▸ **TASK DETAILS**
Only the lines starting at the one with "const stemsByBranch = BRANCHES.map((one)" and ending at the one with "bpy.context.scene.collection.objects.link(empty)" should be copied, exactly and with both ends kept.

▸ **SUPPLIED DATA**
══════

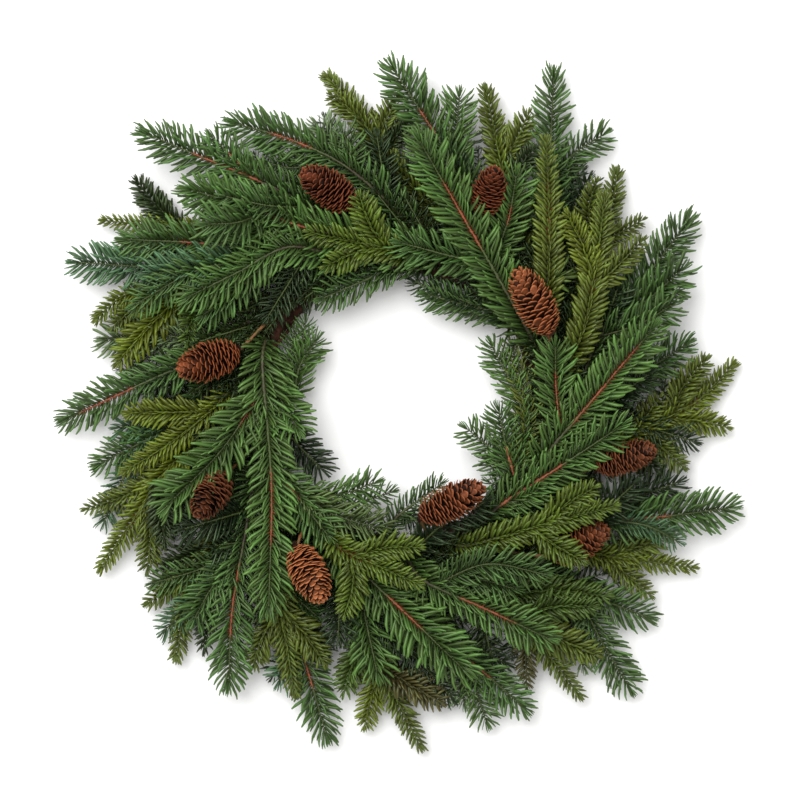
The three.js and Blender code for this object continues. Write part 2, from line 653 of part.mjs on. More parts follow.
for (const cone of CONES) {
  const base = new THREE.Vector3(...cone.base);
  const inside = base.clone().lerp(new THREE.Vector3(...cone.apex), STALK_DEPTH);
  const points = [...footPoints(cone.foot, base), base, inside];
  const path = new THREE.CatmullRomCurve3(points, false, "centripetal");
  const rows = Array.from({ length: STALK_STEPS + 1 }, (_, i) => {
    return { share: i / STALK_STEPS, radius: i < STALK_STEPS ? STALK_RADIUS : 0, turn: 0, tips: [] };
  });
  rods.push(...rodsAlong(cone.name, path, rows, () => STALK_RADIUS));
  const body = solid(coneBody(cone)).add(solid(stemGeometry(path, rows))).subtract(seat);
  add(cone.name, geometryOf(body), "#7d4326", 0.8);
}

const stemsByBranch = BRANCHES.map((one) => ({ ...one, stems: stemsOf(one) }));
for (const { name, kind, stems } of stemsByBranch) {
  const body = stems
    .map((stem) => solid(stemGeometry(stem.path, withNeedles(name, kind, stem))))
    .reduce((whole, stem) => whole.add(stem))
    .subtract(seat);
  add(name, geometryOf(body), kind.colour, 0.7);
}

export default wreath;
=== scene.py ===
# A fresh evergreen wreath lying on a table: a ring of twisted vines with a wire wound round it,
# nine pine cones on stalks, and branches of fir and of a short-needled spruce.

import math
import random
from bisect import bisect_right

import bmesh
import bpy
from mathutils import Matrix, Vector, noise
from mathutils.geometry import interpolate_bezier


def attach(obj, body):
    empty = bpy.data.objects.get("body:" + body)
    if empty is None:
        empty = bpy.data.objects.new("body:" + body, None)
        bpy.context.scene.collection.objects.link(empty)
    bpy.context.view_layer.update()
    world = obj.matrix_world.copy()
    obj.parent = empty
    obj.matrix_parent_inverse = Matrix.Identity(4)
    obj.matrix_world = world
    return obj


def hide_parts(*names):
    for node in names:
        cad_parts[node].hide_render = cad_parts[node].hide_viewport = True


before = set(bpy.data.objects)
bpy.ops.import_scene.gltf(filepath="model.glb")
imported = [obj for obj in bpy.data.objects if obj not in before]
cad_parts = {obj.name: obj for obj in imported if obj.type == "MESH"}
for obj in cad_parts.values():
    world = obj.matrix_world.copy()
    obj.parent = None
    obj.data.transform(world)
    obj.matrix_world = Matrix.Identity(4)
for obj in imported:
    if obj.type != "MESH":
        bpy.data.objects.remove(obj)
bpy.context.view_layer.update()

MM = 0.001

# ---- Camera, light and table ----
# The camera looks straight down on the wreath from far above, so that high and low branches keep
# their places. A broad soft light stands at the upper left, and the table is plain and pale.

PHOTO_WIDTH = 697 * MM  # what the photograph's width takes in, at the height of the branches
CAMERA_HEIGHT = 5.0
AIM = Vector((1.3 * MM, 2.6 * MM, 25 * MM))
LIGHT_PLACE = Vector((-1.0, 1.25, 3.0))
LIGHT_WIDTH = 2.8
LIGHT_POWER = 128
SKY = (0.98, 0.98, 0.96, 1)
SKY_STRENGTH = 0.74
TABLE_WIDTH = 8.0

scene = bpy.context.scene
scene.view_settings.view_transform = "Standard"


def placed(name, data):
    """An object for the data, linked to the scene."""
    made = bpy.data.objects.new(name, data)
    scene.collection.objects.link(made)
    return made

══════

▸ **SOLVED PROBLEM**
const stemsByBranch = BRANCHES.map((one) => ({ ...one, stems: stemsOf(one) }));
for (const { name, kind, stems } of stemsByBranch) {
  const body = stems
    .map((stem) => solid(stemGeometry(stem.path, withNeedles(name, kind, stem))))
    .reduce((whole, stem) => whole.add(stem))
    .subtract(seat);
  add(name, geometryOf(body), kind.colour, 0.7);
}

export default wreath;
=== scene.py ===
# A fresh evergreen wreath lying on a table: a ring of twisted vines with a wire wound round it,
# nine pine cones on stalks, and branches of fir and of a short-needled spruce.

import math
import random
from bisect import bisect_right

import bmesh
import bpy
from mathutils import Matrix, Vector, noise
from mathutils.geometry import interpolate_bezier


def attach(obj, body):
    empty = bpy.data.objects.get("body:" + body)
    if empty is None:
        empty = bpy.data.objects.new("body:" + body, None)
        bpy.context.scene.collection.objects.link(empty)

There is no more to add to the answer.